REQUIRED TASK = Quote every line below exactly as it reads.

DATA LINES =
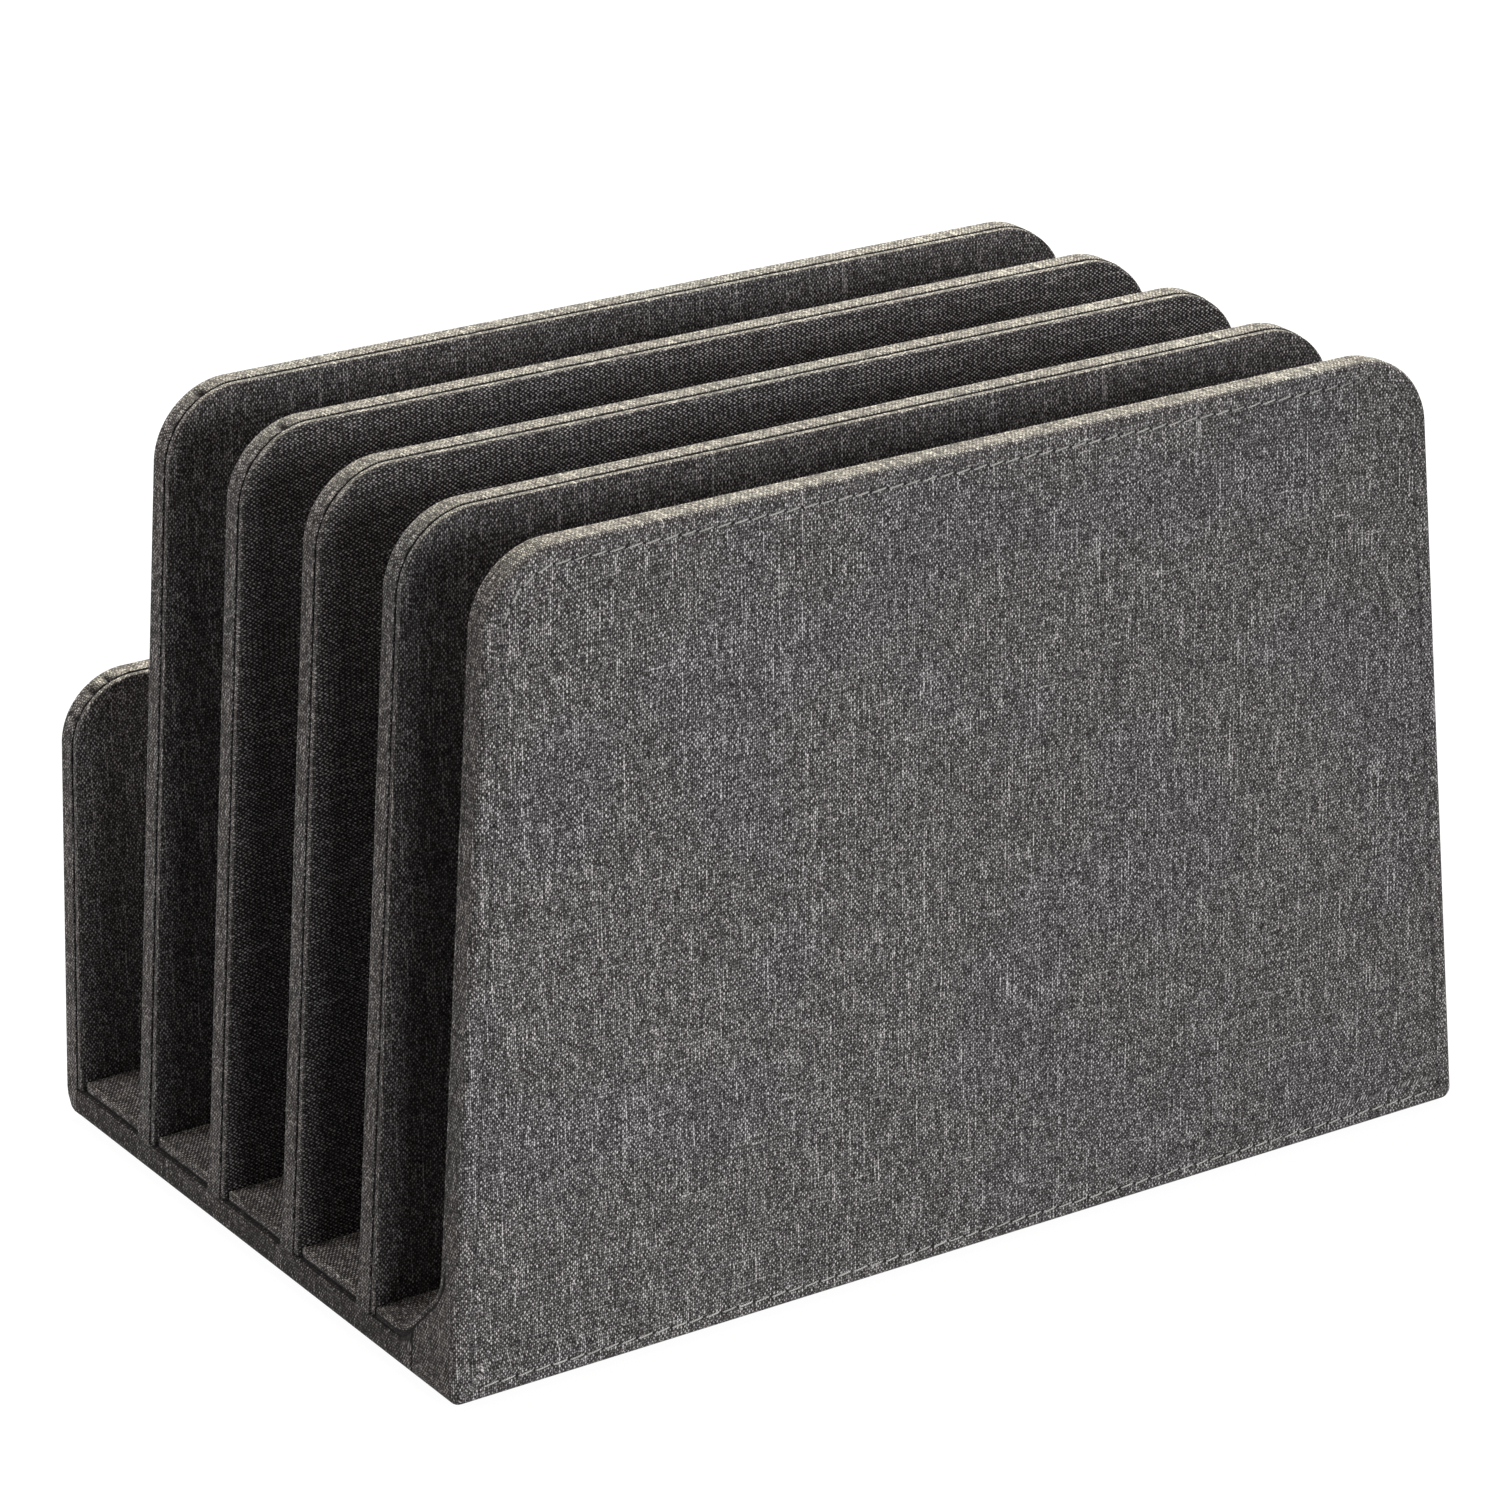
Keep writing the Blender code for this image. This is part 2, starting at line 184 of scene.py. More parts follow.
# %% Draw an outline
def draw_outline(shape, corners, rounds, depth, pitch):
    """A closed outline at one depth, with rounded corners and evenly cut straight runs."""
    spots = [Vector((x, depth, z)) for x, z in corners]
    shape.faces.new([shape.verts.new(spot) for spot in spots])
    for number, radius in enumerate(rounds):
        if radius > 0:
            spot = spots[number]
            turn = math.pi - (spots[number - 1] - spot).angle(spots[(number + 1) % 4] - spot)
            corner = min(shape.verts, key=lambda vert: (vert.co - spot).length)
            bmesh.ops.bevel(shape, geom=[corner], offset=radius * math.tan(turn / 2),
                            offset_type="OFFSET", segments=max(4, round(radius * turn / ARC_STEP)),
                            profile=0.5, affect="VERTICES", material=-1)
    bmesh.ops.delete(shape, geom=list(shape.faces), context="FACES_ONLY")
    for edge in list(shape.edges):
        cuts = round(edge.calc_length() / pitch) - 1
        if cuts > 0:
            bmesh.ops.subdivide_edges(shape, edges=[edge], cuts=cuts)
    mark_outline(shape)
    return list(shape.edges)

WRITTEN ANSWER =
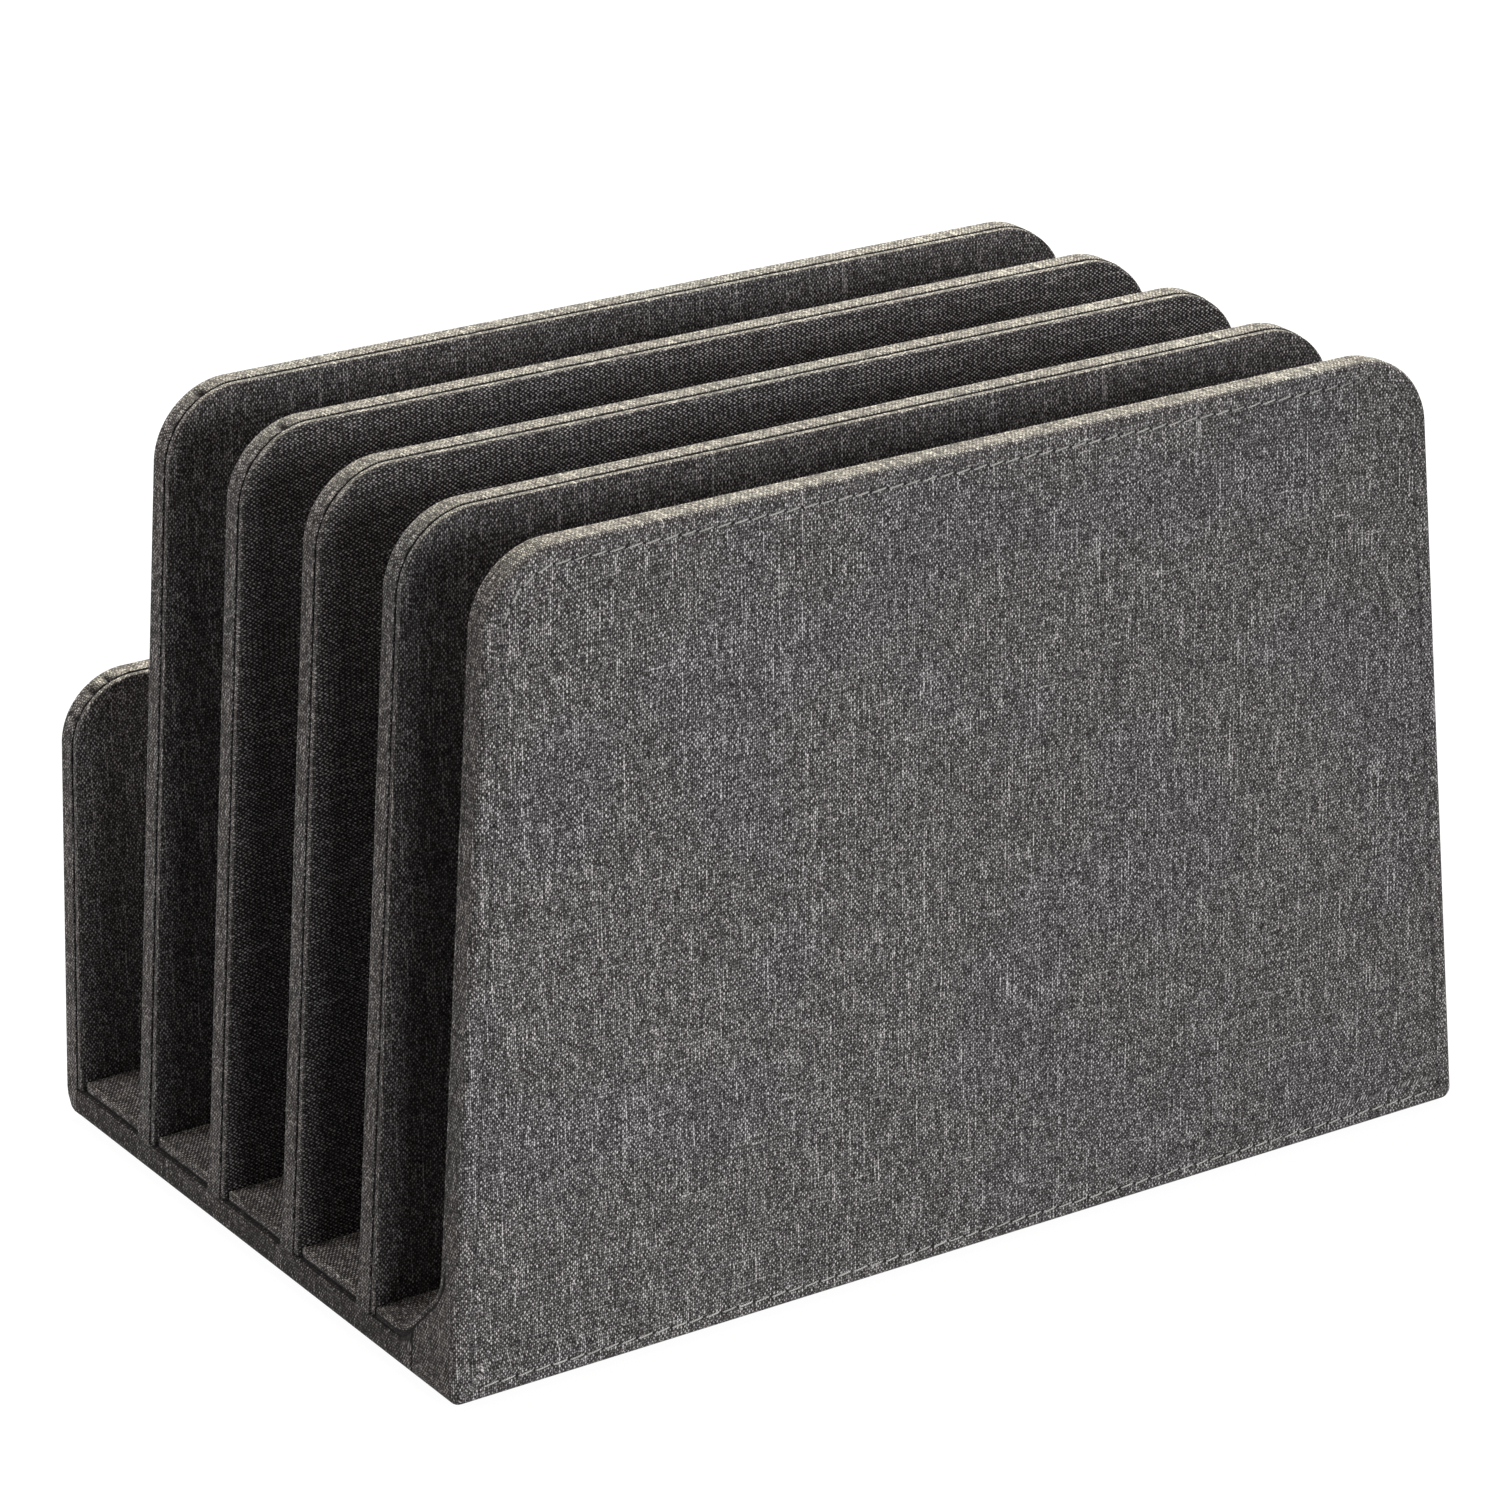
Keep writing the Blender code for this image. This is part 2, starting at line 184 of scene.py. More parts follow.
# %% Draw an outline
def draw_outline(shape, corners, rounds, depth, pitch):
    """A closed outline at one depth, with rounded corners and evenly cut straight runs."""
    spots = [Vector((x, depth, z)) for x, z in corners]
    shape.faces.new([shape.verts.new(spot) for spot in spots])
    for number, radius in enumerate(rounds):
        if radius > 0:
            spot = spots[number]
            turn = math.pi - (spots[number - 1] - spot).angle(spots[(number + 1) % 4] - spot)
            corner = min(shape.verts, key=lambda vert: (vert.co - spot).length)
            bmesh.ops.bevel(shape, geom=[corner], offset=radius * math.tan(turn / 2),
                            offset_type="OFFSET", segments=max(4, round(radius * turn / ARC_STEP)),
                            profile=0.5, affect="VERTICES", material=-1)
    bmesh.ops.delete(shape, geom=list(shape.faces), context="FACES_ONLY")
    for edge in list(shape.edges):
        cuts = round(edge.calc_length() / pitch) - 1
        if cuts > 0:
            bmesh.ops.subdivide_edges(shape, edges=[edge], cuts=cuts)
    mark_outline(shape)
    return list(shape.edges)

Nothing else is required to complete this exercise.